Si Au Rendez Vous de la Mort Joyeuse est bel et bien un film de maison hantée en revanche son ton est celui un peu décalé d'une chronique détachée et presque naturaliste. Le registre du film n'est aucunement celui de la terreur et de l'épouvante mais celui de l'étrangeté filmé comme un événement presque normal, simplement un poil décalé du quotidien. Jamais Juan Luis Bunuel ne va jouer véritablement sur le registre de la tension et encore moins sur celui de la peur, préférant tisser une ambiance bizarre plutôt que de chercher l'effet effrayant. Et si nous aurons droit à des déplacements d'objets, des visions étranges, des présences mystérieuses, des bruits inquiétants tout se fera dans une certaine douceur bien poétique que choquante et violente. Même lorsque la maison contraint un homme à plonger sa main dans une marmite d'eau bouillante ou qu'une cuisine attaque un visiteur en projetant sur lui table, gazinière et frigidaire on reste dans une atmosphérique bizarrerie très cotonneuse. Inutile également d'espérer des révélations ou des explications, le film restera des plus évasifs sur la nature et la raison des phénomènes paranormaux hormis une piste les reliant à la puberté tourmentée de la jeune adolescente de la famille interprétée par Yasmine Dahm. Si la première partie du film décrivant la vie de cette famille confrontée à l'inexplicable n'est pas bien palpitante, le film devient bien plus accrocheur avec l'arrivée de l'équipe de tournage. L'aspect enquête et vue subjective avec l’œil de la caméra est même assez novateur pour l'époque.

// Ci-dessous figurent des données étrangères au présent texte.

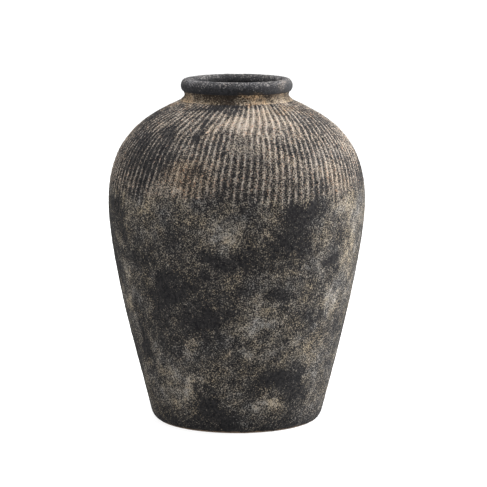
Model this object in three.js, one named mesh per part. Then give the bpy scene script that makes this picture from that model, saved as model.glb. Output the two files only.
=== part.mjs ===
// A large hand-built black clay jar: wide combed shoulder, short neck and a rolled rim.
// It is raised from a floor slab in stacked courses of clay. Each course ends in a V-shaped tongue
// that keys into a groove in the course above, with a thin bed of slip between the two.
// Millimetres, +Z up. The origin is the centre of the face that the jar stands on.
import * as THREE from "three";

// Overall shape
const HEIGHT = 400;
const BELLY_RADIUS = 150;
const BELLY_HEIGHT = 256; // where the jar is widest

// Foot
const FOOT_RADIUS = 101.5; // where the rounded foot edge turns into the wall
const FOOT_EDGE_HEIGHT = 12; // also the thickness of the floor slab at its edge
const FOOT_EDGE_INSET = 8; // how far the rounded edge cuts in under the wall
const FOOT_FLARE = 0.26; // outward lean of the wall above the foot, radius per height

// Shoulder, neck and rim
const SHOULDER_TOP_ANGLE = THREE.MathUtils.degToRad(24); // slope of the shoulder at the neck, from level
const NECK_RADIUS = 60.7; // outside of the neck at its waist, halfway up
const NECK_HEIGHT = 10.6; // from the shoulder to the outer edge of the rim's joint
const NECK_COVE = 5.3; // how far the neck spreads out to meet the shoulder
const NECK_FLARE = 1.1; // how far the neck opens again under the rim
const RIM_WIDTH = 13;
const RIM_HEIGHT = 16;
const RIM_BED = 1.6; // how far the rim's joint sits above its underside
const RIM_OVERHANG = 1.3; // how far the middle of the rim sits out past the middle of the neck wall

// Clay walls and their joints
const WALL = 9;
const TONGUE_HEIGHT = 3;
const SLIP_GAP = 0.45; // bed of slip between two courses, measured along the wall
const CORNER_COIL = 12; // leg of the coil pressed into the corner over the floor
const COIL_CLEARANCE = 0.4;

// The courses of the wall from foot to neck, each raised by the same length of wall
const COURSES = [
  "foot_course",
  "lower_wall_course",
  "middle_wall_course",
  "belly_course",
  "lower_shoulder_course",
  "upper_shoulder_course",
];

// Facets
const ROUND_SEGMENTS = 48;
const COURSE_STEPS = 5;
const NECK_STEPS = 4;
const FOOT_STEPS = 3;
const HALF_RIM_STEPS = 6;
const COIL_STEPS = 4;

const neckTop = new THREE.Vector2(NECK_RADIUS + NECK_FLARE, HEIGHT - RIM_HEIGHT + RIM_BED);
const shoulderTop = new THREE.Vector2(NECK_RADIUS + NECK_COVE, neckTop.y - NECK_HEIGHT);

// Fired clay colours: dark body under a rubbed sandy wash
const washedClay = { color: 0x55514d, roughness: 0.95, metalness: 0 };
const combedClay = { color: 0x6b645d, roughness: 0.95, metalness: 0 };
const ochreClay = { color: 0x80684f, roughness: 0.95, metalness: 0 };
const smokedClay = { color: 0x3f3e40, roughness: 0.85, metalness: 0 };
const bareClay = { color: 0x3a3735, roughness: 0.95, metalness: 0 };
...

Dans cette seconde partie l'équipe de tournage sera mystérieusement rejointe par un prêtre accompagnant des orphelines et ayant l'habitude de bivouaquer dans la maison. L'occasion pour fiston Bunuel de titiller la fibre anticléricale familiale avec une vision fantasmagorique du prête allongé sur un lit avec deux adolescentes à côté de lui. Si les lieux semblent hantés par une mystérieuse présence féminine sorte de double de l'adolescente de la famille il sera au final presque impossible de comprendre ce qui s'y passe vraiment. Le casting est plutôt solide puisque l'on retrouve Françoise Fabian dans le rôle de la mère de famille, Claude Dauphin dans le rôle du prêtre, mais aussi Michel Creton en cameraman, Gérard Depardieu en preneur de son, Jean Claude Darras en journaliste. Et même si l'on est clairement plus proche du cinéma d'auteur que de The Conjuring, la proposition de Au Rendez Vous de la Mort Joyeuse reste agréable et plutôt originale.
En attendant une hypothétique sortie en DVD , je suis content d'avoir fait ronronner mon vieux magnétoscope poussiéreux après avoir trouvé la VHS du film sur un vide grenier pour vingt petits centimes.